Task details:
Would you restate all the data that follows, word for word?
>> begin Data extract
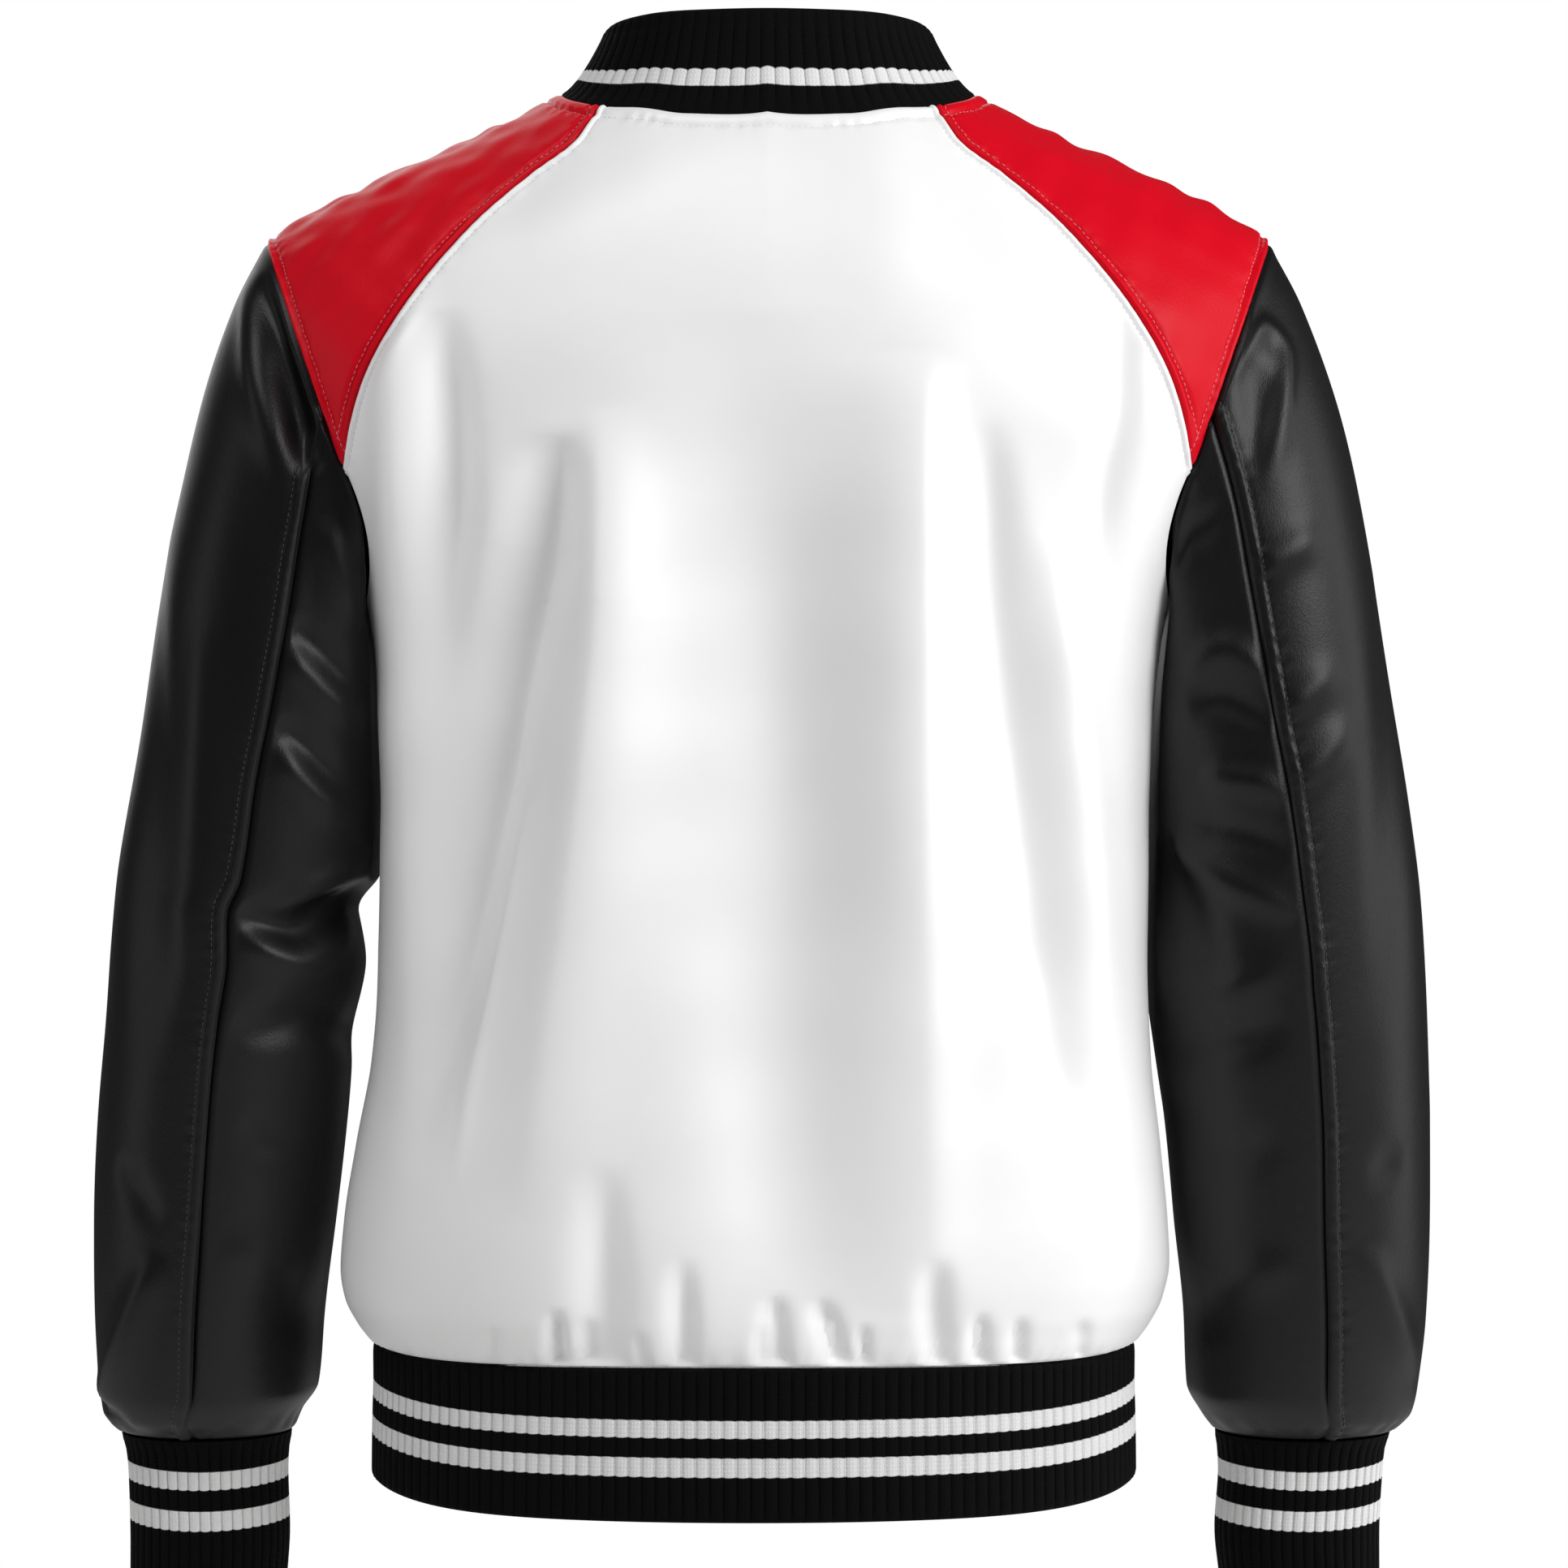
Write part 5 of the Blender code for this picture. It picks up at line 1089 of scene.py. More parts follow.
SLEEVE_SIDE = table("drop forward deep", [
    (0.069, 0.0, 0.07), (0.155, 0.002, 0.078), (0.2, 0.003, 0.0775), (0.27, 0.0045, 0.0745),
    (0.37, 0.0085, 0.0705), (0.46, 0.0145, 0.0675), (0.56, 0.024, 0.063), (0.635, 0.032, 0.057),
    (0.648, 0.0335, 0.051), (0.658, 0.0345, 0.04),
])
SEAMS = table("drop left_back right_back front", [
    (0.16, 92.0, 92.0, 92), (0.2, 98.5, 94.5, 93), (0.235, 101.0, 97.0, 94), (0.285, 98.5, 94.5, 95),
    (0.342, 94.5, 90.5, 97), (0.382, 94.0, 88.0, 98), (0.435, 92.5, 85.0, 99), (0.492, 91.2, 85.5, 100),
    (0.593, 91.0, 86.5, 100), (0.658, 88.5, 83.5, 100),
])
SLEEVE_FOLDS = {1: [        # their rows' places are turn round the arm, in degrees, and drop
    (1, [(16, 86, 6, 0), (36, 112, 7, 3.4), (52, 138, 8, 4.6), (70, 166, 8, 4.4), (92, 204, 8, 0)]),
    (2.8, [(28, 88, 4, 0), (53, 118, 5, -6.4), (71, 146, 5.5, -9.5), (83, 166, 5.5, -8.6), (91, 179, 5, -4.2),
           (98, 190, 4, 0)]),
    (1, [(100, 256, 5, 0), (110, 264, 8, -2.8), (124, 278, 9, -3.4), (142, 296, 8, 0)]),
    (1, [(101, 268, 5, 0), (112, 281, 8, 3.4), (128, 295, 9, 3.4), (148, 310, 8, 0)]),
    (1, [(101, 304, 5, 0), (110, 312, 7, -3), (122, 324, 8, -3.4), (142, 344, 7, 0)]),
    (1, [(103, 316, 5, 0), (112, 330, 8, 3.2), (126, 344, 8, 3.2), (146, 360, 7, 0)]),
    (1, [(100, 406, 5, 0), (110, 415, 8, 3.6), (126, 421, 9, 4.4), (146, 413, 9, 3.6), (168, 398, 8, 0)]),
    (1, [(98, 394, 5, 0), (108, 401, 7, -3.6), (124, 405, 8, -5.2), (146, 396, 9, -5.8), (170, 388, 9, -4),
         (205, 394, 10, 0)]),
    (1, [(110, 396, 5, 0), (126, 388, 7, 2.2), (144, 375, 7, 2.2), (160, 366, 6, 0)]),
    (1, [(98, 450, 8, 0), (112, 452, 10, -3), (135, 448, 10, -4.6), (165, 456, 10, -4), (200, 462, 10, 0)]),
    (1, [(44, 515, 6, 0), (52, 526, 8, -2.4), (62, 538, 8, -2.4), (74, 550, 6, 0)]),
    (1.2, [(72, 562, 7, 0), (64, 580, 9, 4), (50, 606, 10, 5), (26, 634, 10, 3), (10, 644, 8, 0)]),
    (1, [(6, 638, 4, 0), (20, 643, 5, -3.6), (38, 648, 5, -3), (54, 652, 4, 0)]),
    (1, [(10, 215, 12, 0), (26, 270, 16, -2.4), (42, 325, 18, -3.6), (54, 400, 18, -3.6), (60, 480, 16, 0)]),
    (1, [(58, 255, 8, 0), (66, 300, 11, 2), (74, 380, 12, 2.2), (78, 450, 11, 0)]),
    (1, [(106, 206, 6, 0), (116, 222, 8, 3), (128, 240, 9, 3.2), (144, 260, 8, 0)]),
    (1, [(104, 500, 8, 0), (124, 508, 10, -2.4), (148, 520, 10, 0)]),
    (1, [(100, 560, 8, 0), (122, 566, 10, 2.2), (146, 578, 10, 0)]),
    (1, [(262, 300, 6, 0), (245, 306, 9, -4.4), (222, 320, 10, 0)]),
    (1, [(266, 355, 6, 0), (248, 362, 9, -4.6), (222, 382, 10, 0)]),
    (1, [(270, 425, 7, 0), (252, 432, 10, -6), (226, 442, 11, 0)]),
    (1, [(268, 396, 6, 0), (246, 402, 9, 3), (228, 412, 9, 0)]),
    (1, [(-32, 466, 8, 0), (-55, 478, 11, -3.6), (-82, 494, 10, 0)]),
    (1, [(-30, 180, 8, 0), (-54, 210, 11, -3), (-76, 250, 10, 0)]),
    (1, [(-58, 566, 7, 0), (-40, 600, 9, 2.8), (-18, 630, 8, 0)]),
], -1: [
    (1, [(78, 144, 4, 0), (66, 126, 5, 2.2), (50, 115, 5, 2.5), (43, 124, 5, 2.7), (52, 144, 5, 2.8),
         (62, 162, 6, 2.6), (80, 196, 6, 0)]),
    (1, [(70, 130, 7, 0), (66, 141, 10, -2.6), (69, 154, 10, -3.4), (76, 172, 8, -2.2), (84, 190, 6, 0)]),
    (1, [(94, 234, 6, 0), (84, 228, 8, 2.8), (70, 221, 8, 2.6), (56, 212, 6, 0)]),
    (1, [(90, 300, 6, 0), (82, 295, 8, 2.6), (72, 287, 8, 2.2), (60, 276, 6, 0)]),
    (1, [(90, 336, 6, 0), (80, 328, 8, 2.4), (68, 316, 8, 2.2), (54, 302, 6, 0)]),
    (1, [(136, 284, 6, 0), (126, 277, 8, 2.8), (113, 271, 9, 3.6), (100, 279, 7, 2), (92, 286, 5, 0)]),
    (1, [(134, 300, 7, 0), (118, 294, 9, -3.6), (104, 300, 8, -3), (94, 310, 6, 0)]),
    (1, [(130, 328, 6, 0), (119, 332, 8, 3.2), (106, 334, 8, 3.4), (92, 343, 6, 0)]),
    (1, [(140, 352, 6, 0), (124, 356, 8, -3), (104, 362, 8, -2.6), (92, 372, 6, 0)]),
    (1, [(152, 362, 6, 0), (140, 370, 8, 3.6), (122, 380, 9, 4.6), (104, 390, 8, 3), (91, 400, 6, 0)]),
    (1, [(166, 360, 9, 0), (154, 372, 12, -5), (142, 394, 13, -7), (130, 418, 12, -4), (120, 432, 10, 0)]),
    (1, [(150, 230, 7, 0), (134, 222, 9, -4), (116, 213, 8, -3.4), (98, 200, 6, 0)]),
    (1, [(96, 446, 8, 0), (116, 456, 10, -3.8), (142, 464, 10, -3.4), (168, 470, 9, 0)]),
    (1, [(94, 420, 7, 0), (110, 430, 9, 2.4), (130, 444, 9, 0)]),
    (1.2, [(70, 556, 7, 0), (62, 574, 9, 2.6), (48, 600, 10, 3.2), (22, 628, 9, 0)]),
    (1, [(46, 510, 7, 0), (56, 520, 9, -2), (68, 532, 7, 0)]),
    (1, [(14, 230, 12, 0), (30, 300, 16, -2.2), (46, 380, 18, -3), (54, 460, 16, 0)]),
    (1, [(102, 505, 8, 0), (124, 514, 10, -2.2), (150, 526, 10, 0)]),
    (1, [(98, 566, 8, 0), (120, 574, 10, 2.2), (148, 584, 10, 0)]),
    (1, [(262, 300, 6, 0), (245, 306, 9, -4.2), (222, 322, 10, 0)]),
    (1, [(266, 365, 6, 0), (248, 374, 9, -4.8), (222, 394, 10, 0)]),
    (1, [(270, 436, 7, 0), (252, 442, 10, -5.6), (226, 452, 11, 0)]),
    (1, [(268, 404, 6, 0), (246, 410, 9, 2.8), (228, 420, 9, 0)]),
    (1, [(-32, 476, 8, 0), (-56, 488, 11, -3.6), (-82, 504, 10, 0)]),
    (1, [(-28, 186, 8, 0), (-52, 216, 11, -3), (-76, 254, 10, 0)]),
    (1, [(-60, 560, 7, 0), (-42, 598, 9, 2.8), (-18, 630, 8, 0)]),
]}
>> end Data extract
Output of the exercise:
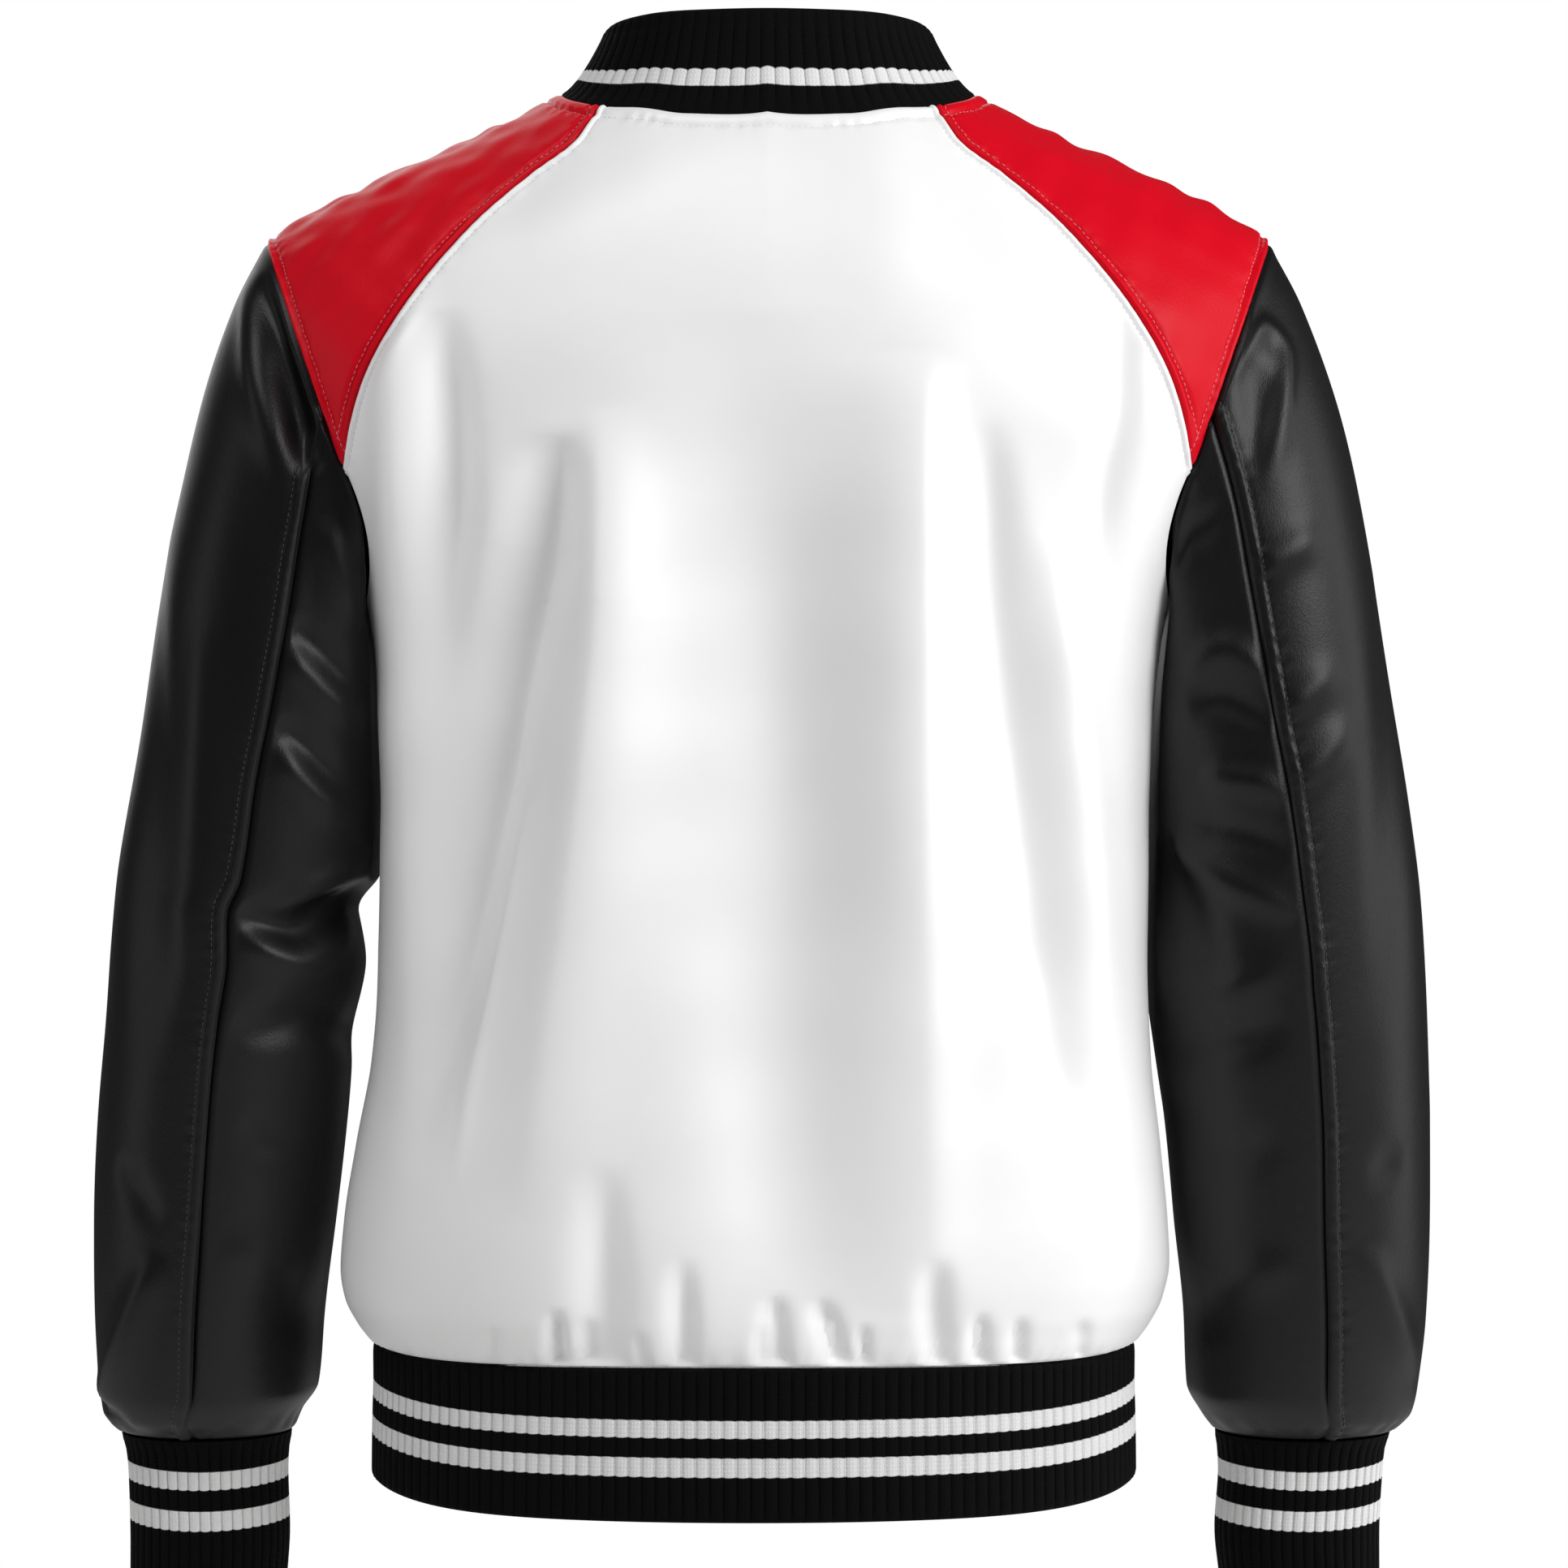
Write part 5 of the Blender code for this picture. It picks up at line 1089 of scene.py. More parts follow.
SLEEVE_SIDE = table("drop forward deep", [
    (0.069, 0.0, 0.07), (0.155, 0.002, 0.078), (0.2, 0.003, 0.0775), (0.27, 0.0045, 0.0745),
    (0.37, 0.0085, 0.0705), (0.46, 0.0145, 0.0675), (0.56, 0.024, 0.063), (0.635, 0.032, 0.057),
    (0.648, 0.0335, 0.051), (0.658, 0.0345, 0.04),
])
SEAMS = table("drop left_back right_back front", [
    (0.16, 92.0, 92.0, 92), (0.2, 98.5, 94.5, 93), (0.235, 101.0, 97.0, 94), (0.285, 98.5, 94.5, 95),
    (0.342, 94.5, 90.5, 97), (0.382, 94.0, 88.0, 98), (0.435, 92.5, 85.0, 99), (0.492, 91.2, 85.5, 100),
    (0.593, 91.0, 86.5, 100), (0.658, 88.5, 83.5, 100),
])
SLEEVE_FOLDS = {1: [        # their rows' places are turn round the arm, in degrees, and drop
    (1, [(16, 86, 6, 0), (36, 112, 7, 3.4), (52, 138, 8, 4.6), (70, 166, 8, 4.4), (92, 204, 8, 0)]),
    (2.8, [(28, 88, 4, 0), (53, 118, 5, -6.4), (71, 146, 5.5, -9.5), (83, 166, 5.5, -8.6), (91, 179, 5, -4.2),
           (98, 190, 4, 0)]),
    (1, [(100, 256, 5, 0), (110, 264, 8, -2.8), (124, 278, 9, -3.4), (142, 296, 8, 0)]),
    (1, [(101, 268, 5, 0), (112, 281, 8, 3.4), (128, 295, 9, 3.4), (148, 310, 8, 0)]),
    (1, [(101, 304, 5, 0), (110, 312, 7, -3), (122, 324, 8, -3.4), (142, 344, 7, 0)]),
    (1, [(103, 316, 5, 0), (112, 330, 8, 3.2), (126, 344, 8, 3.2), (146, 360, 7, 0)]),
    (1, [(100, 406, 5, 0), (110, 415, 8, 3.6), (126, 421, 9, 4.4), (146, 413, 9, 3.6), (168, 398, 8, 0)]),
    (1, [(98, 394, 5, 0), (108, 401, 7, -3.6), (124, 405, 8, -5.2), (146, 396, 9, -5.8), (170, 388, 9, -4),
         (205, 394, 10, 0)]),
    (1, [(110, 396, 5, 0), (126, 388, 7, 2.2), (144, 375, 7, 2.2), (160, 366, 6, 0)]),
    (1, [(98, 450, 8, 0), (112, 452, 10, -3), (135, 448, 10, -4.6), (165, 456, 10, -4), (200, 462, 10, 0)]),
    (1, [(44, 515, 6, 0), (52, 526, 8, -2.4), (62, 538, 8, -2.4), (74, 550, 6, 0)]),
    (1.2, [(72, 562, 7, 0), (64, 580, 9, 4), (50, 606, 10, 5), (26, 634, 10, 3), (10, 644, 8, 0)]),
    (1, [(6, 638, 4, 0), (20, 643, 5, -3.6), (38, 648, 5, -3), (54, 652, 4, 0)]),
    (1, [(10, 215, 12, 0), (26, 270, 16, -2.4), (42, 325, 18, -3.6), (54, 400, 18, -3.6), (60, 480, 16, 0)]),
    (1, [(58, 255, 8, 0), (66, 300, 11, 2), (74, 380, 12, 2.2), (78, 450, 11, 0)]),
    (1, [(106, 206, 6, 0), (116, 222, 8, 3), (128, 240, 9, 3.2), (144, 260, 8, 0)]),
    (1, [(104, 500, 8, 0), (124, 508, 10, -2.4), (148, 520, 10, 0)]),
    (1, [(100, 560, 8, 0), (122, 566, 10, 2.2), (146, 578, 10, 0)]),
    (1, [(262, 300, 6, 0), (245, 306, 9, -4.4), (222, 320, 10, 0)]),
    (1, [(266, 355, 6, 0), (248, 362, 9, -4.6), (222, 382, 10, 0)]),
    (1, [(270, 425, 7, 0), (252, 432, 10, -6), (226, 442, 11, 0)]),
    (1, [(268, 396, 6, 0), (246, 402, 9, 3), (228, 412, 9, 0)]),
    (1, [(-32, 466, 8, 0), (-55, 478, 11, -3.6), (-82, 494, 10, 0)]),
    (1, [(-30, 180, 8, 0), (-54, 210, 11, -3), (-76, 250, 10, 0)]),
    (1, [(-58, 566, 7, 0), (-40, 600, 9, 2.8), (-18, 630, 8, 0)]),
], -1: [
    (1, [(78, 144, 4, 0), (66, 126, 5, 2.2), (50, 115, 5, 2.5), (43, 124, 5, 2.7), (52, 144, 5, 2.8),
         (62, 162, 6, 2.6), (80, 196, 6, 0)]),
    (1, [(70, 130, 7, 0), (66, 141, 10, -2.6), (69, 154, 10, -3.4), (76, 172, 8, -2.2), (84, 190, 6, 0)]),
    (1, [(94, 234, 6, 0), (84, 228, 8, 2.8), (70, 221, 8, 2.6), (56, 212, 6, 0)]),
    (1, [(90, 300, 6, 0), (82, 295, 8, 2.6), (72, 287, 8, 2.2), (60, 276, 6, 0)]),
    (1, [(90, 336, 6, 0), (80, 328, 8, 2.4), (68, 316, 8, 2.2), (54, 302, 6, 0)]),
    (1, [(136, 284, 6, 0), (126, 277, 8, 2.8), (113, 271, 9, 3.6), (100, 279, 7, 2), (92, 286, 5, 0)]),
    (1, [(134, 300, 7, 0), (118, 294, 9, -3.6), (104, 300, 8, -3), (94, 310, 6, 0)]),
    (1, [(130, 328, 6, 0), (119, 332, 8, 3.2), (106, 334, 8, 3.4), (92, 343, 6, 0)]),
    (1, [(140, 352, 6, 0), (124, 356, 8, -3), (104, 362, 8, -2.6), (92, 372, 6, 0)]),
    (1, [(152, 362, 6, 0), (140, 370, 8, 3.6), (122, 380, 9, 4.6), (104, 390, 8, 3), (91, 400, 6, 0)]),
    (1, [(166, 360, 9, 0), (154, 372, 12, -5), (142, 394, 13, -7), (130, 418, 12, -4), (120, 432, 10, 0)]),
    (1, [(150, 230, 7, 0), (134, 222, 9, -4), (116, 213, 8, -3.4), (98, 200, 6, 0)]),
    (1, [(96, 446, 8, 0), (116, 456, 10, -3.8), (142, 464, 10, -3.4), (168, 470, 9, 0)]),
    (1, [(94, 420, 7, 0), (110, 430, 9, 2.4), (130, 444, 9, 0)]),
    (1.2, [(70, 556, 7, 0), (62, 574, 9, 2.6), (48, 600, 10, 3.2), (22, 628, 9, 0)]),
    (1, [(46, 510, 7, 0), (56, 520, 9, -2), (68, 532, 7, 0)]),
    (1, [(14, 230, 12, 0), (30, 300, 16, -2.2), (46, 380, 18, -3), (54, 460, 16, 0)]),
    (1, [(102, 505, 8, 0), (124, 514, 10, -2.2), (150, 526, 10, 0)]),
    (1, [(98, 566, 8, 0), (120, 574, 10, 2.2), (148, 584, 10, 0)]),
    (1, [(262, 300, 6, 0), (245, 306, 9, -4.2), (222, 322, 10, 0)]),
    (1, [(266, 365, 6, 0), (248, 374, 9, -4.8), (222, 394, 10, 0)]),
    (1, [(270, 436, 7, 0), (252, 442, 10, -5.6), (226, 452, 11, 0)]),
    (1, [(268, 404, 6, 0), (246, 410, 9, 2.8), (228, 420, 9, 0)]),
    (1, [(-32, 476, 8, 0), (-56, 488, 11, -3.6), (-82, 504, 10, 0)]),
    (1, [(-28, 186, 8, 0), (-52, 216, 11, -3), (-76, 254, 10, 0)]),
    (1, [(-60, 560, 7, 0), (-42, 598, 9, 2.8), (-18, 630, 8, 0)]),
]}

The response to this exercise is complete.